Montgomery argues that the statistics behind sex abuse originating online are too stark to ignore. “We know from studies that about 82% of online sex crimes against children, social networking websites were used to gain information about their likes and dislikes,” he said. Indeed, a 2006 study by the National Center for Missing and Exploited Children found that roughly 13% of underage internet users have received unwanted sexual solicitations online. A study in The Journal of Adolescent Health suggests those numbers continue to rise as the years progress and social-networking sites become even more ubiquitous in their usage.

The court has previously abridged purported First Amendment rights for the purpose of protecting vulnerable classes, i.e. children.
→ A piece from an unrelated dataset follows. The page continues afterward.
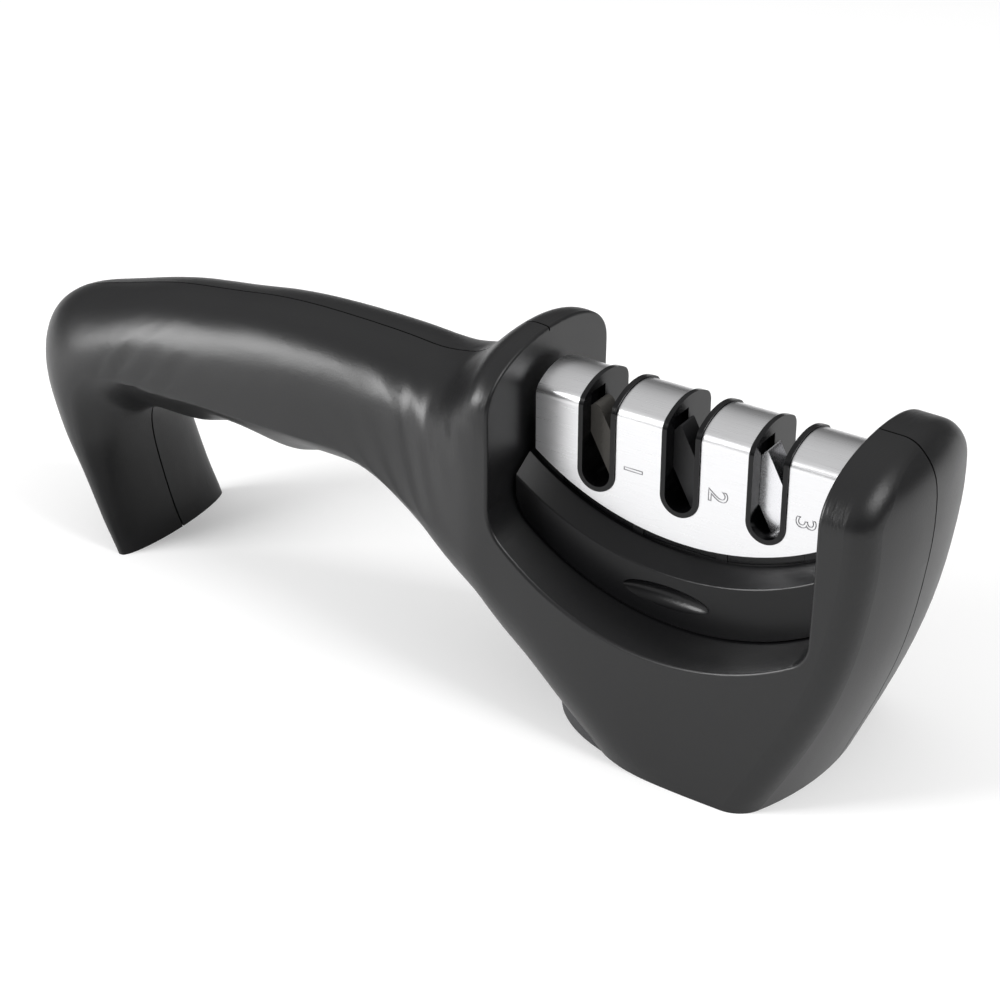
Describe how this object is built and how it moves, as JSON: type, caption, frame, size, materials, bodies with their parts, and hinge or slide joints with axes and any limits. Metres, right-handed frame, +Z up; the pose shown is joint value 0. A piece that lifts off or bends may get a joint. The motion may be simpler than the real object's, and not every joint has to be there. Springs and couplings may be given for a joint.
{
  "type": "knife sharpener",
  "caption": "Pull through knife sharpener: bowed grip, saddle head on a rubber foot, and a lift-out cartridge whose slots hold crossed abrasive bars.",
  "frame": {"origin": "on the table, midway along the body and on its parting plane", "axes": "+X along the length toward the sharpening head, +Z up, -Y toward the user's side of the slots"},
  "size_m": [0.2076, 0.0526, 0.0738],
  "materials": {
    "shell": "satin black moulded plastic",
    "base": "matt black plastic",
    "rubber": "matt dark grey rubber",
    "screw": "zinc plated steel",
    "cover": "brushed stainless steel",
    "carrier": "matt black plastic",
    "holder": "matt black plastic",
    "ceramic": "rough dark grey ceramic",
    "coarse": "dark diamond coated metal",
    "fine": "bright ground metal"
  },
  "bodies": {
    "body": {"front_shell": "shell", "rear_shell": "shell", "base_plate": "base", "foot_pad": "rubber", "base_screws": "screw", "handle_screws": "screw", "head_screws": "screw"},
    "cartridge": {"cartridge_cover": "cover", "cartridge_body": "carrier", "cartridge_base": "base", "cartridge_screws": "screw", "ceramic_holder": "holder", "coarse_holder": "holder", "fine_holder": "holder", "ceramic_bar_front": "ceramic", "ceramic_bar_rear": "ceramic", "coarse_bar_front": "coarse", "coarse_bar_rear": "coarse", "fine_bar_front": "fine", "fine_bar_rear": "fine"}
  },
  "joints": [
    {"name": "cartridge_lift", "type": "slide", "parent": "body", "child": "cartridge", "axis": [0, 0, 1], "range_m": [0, 0.06]}
  ]
}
Child pornography, for instance, is not considered constitutionally protected speech.

But the court appears reluctant to extend such logic to the case at hand, considering how substantially North Carolina’s case relies on speculation and statistical inference. “Here, you take a group of people who’ve done something wrong, been fully punished, and you’re saying that they might say something to somebody which would be dangerous,” said justice Stephen Breyer. “You can’t unless there is at least a clear and present danger.”

Montgomery pointed to a 1992 Tennessee case, Burson v. Freeman, in which the Supreme Court upheld a law banning political campaigning within 100 feet of polling places. The court ruled that such a ban served the state’s interest in protecting citizens’ right to vote without undue influence, and that the law in North Carolina parallels, protecting children’s right to use the internet without risk of lascivious advances.

Justice Anthony Kennedy was unconvinced by the analogy—noting first that the Burson rule applied to everyone, and did not restrict political speech outside the zone of exclusion. “If you cite Burson … I think you lose,” he said.

Kennedy being the fifth justice to express substantial skepticism toward North Carolina’s case, it seems likely the majority will rule in favor of Packingham.